Since the West thrives on anarchy, chaos, trauma, instability, morbidity and the macabre, it creates fertile conditions to sustain such. Poverty is one such condition, for it reduces Africans to perpetual beggars whose voice is gagged as a result of destitution.

Some Africans are willingly used as pawns in the West’s Machiavellian game of pillage, hypocrisy and deceit disguised as democracy and rule of law.

The persistent questions remain: Whose law? What law equates one white descendant to 10 million black Africans? Is it a case of some animals being more equal than others?

Mashingaidze Gomo, the people’s voice, could see through the West’s façade. Knowing the garden tool, he sees, he calls it by name.

Spurred on by his love for Tinyarei; at the literal and metaphorical levels, the narrator decides to think like an African. 

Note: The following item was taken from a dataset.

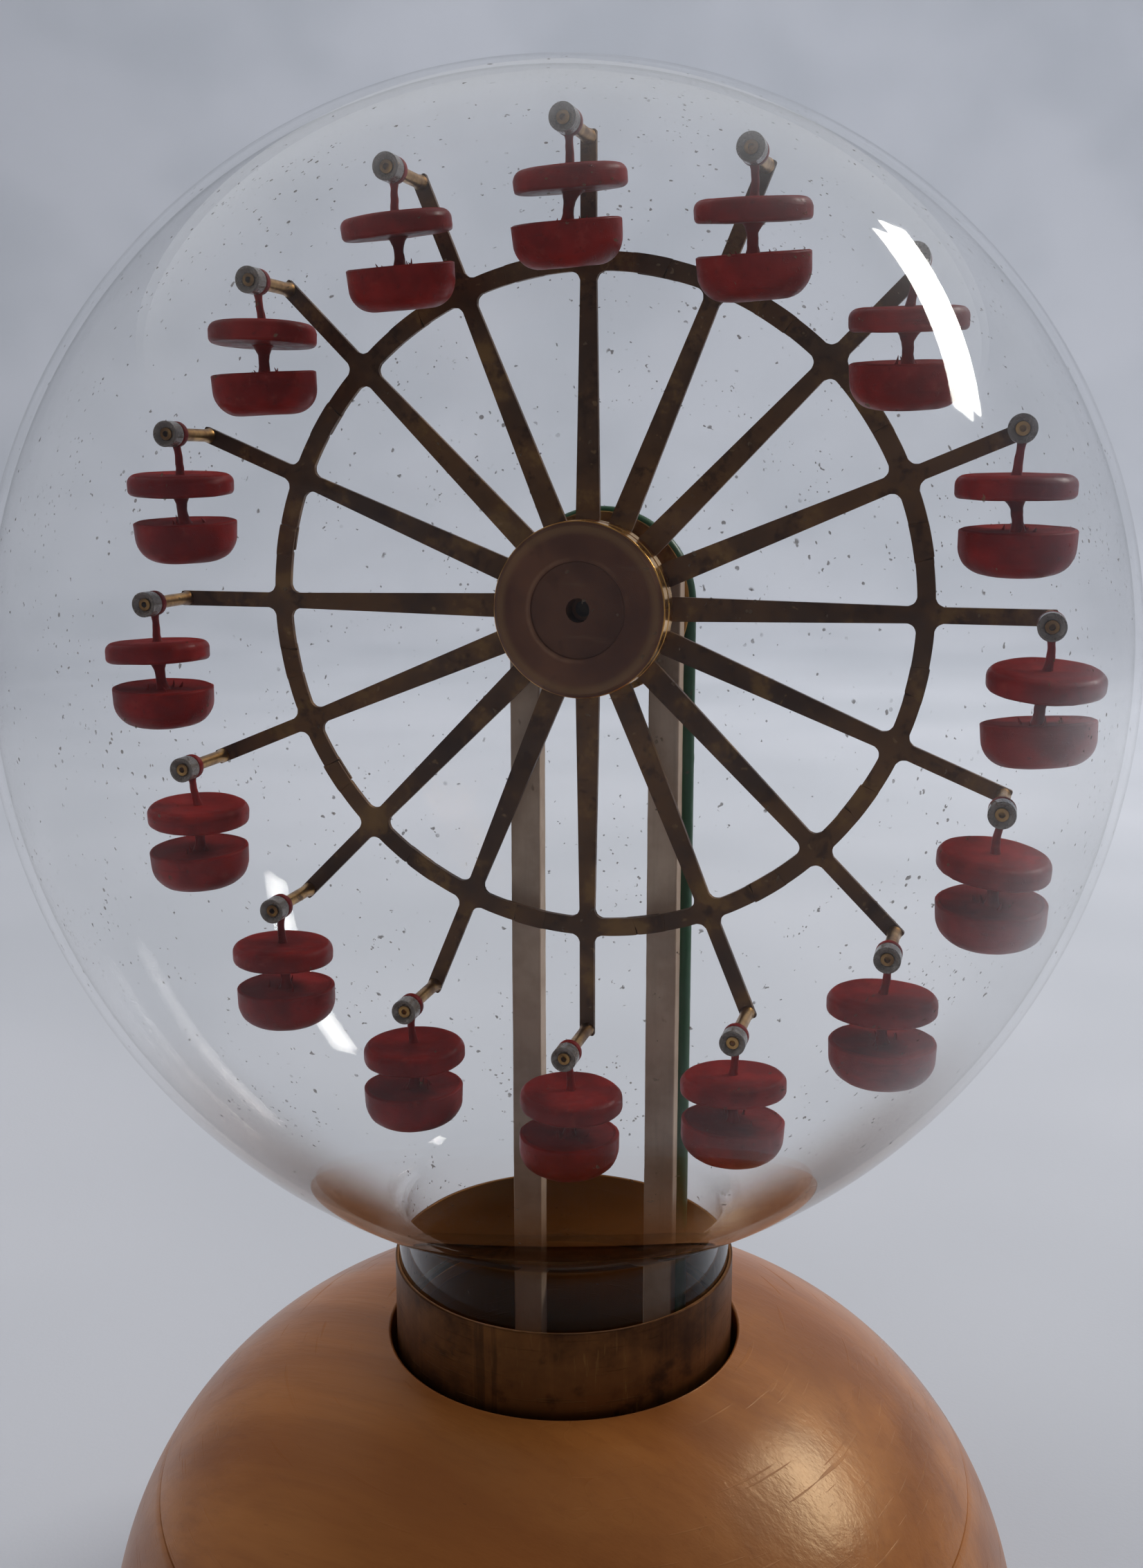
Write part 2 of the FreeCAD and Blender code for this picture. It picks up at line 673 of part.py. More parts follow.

With devotion and audacity inspired by his love for his people, he shames the West in its backyard for reneging on its promises, and expecting Africans to let the imbalances of colonialism persist.

As an African, the protagonist “thought about democracy and how it cannot exist / beyond the electoral process unless it is based on empowerment of people to give them a real voice and not just the electoral right”. 

He reasons that “unempowered choice is not freedom”. 

Because of her stance on the land issue, and the need to empower citizens, not merely by giving them an electoral voice, but through equitable distribution of the means of production, “little” Zimbabwe was vilified and demonised as a madman, daring the all too powerful Big Brother; playing witness, prosecutor, attorney, judge and God, all at the same time.

Nonetheless, as Gomo reiterates, “a madness you believe in must be a fine madness.”

One who has never been called mad, is one who has never taken anything with a serious knack for success. History is awash with great men and inventors considered mad, but they never gave up, and in the end they had the last laugh.

They realised “that madness could feel so strangely beautiful.”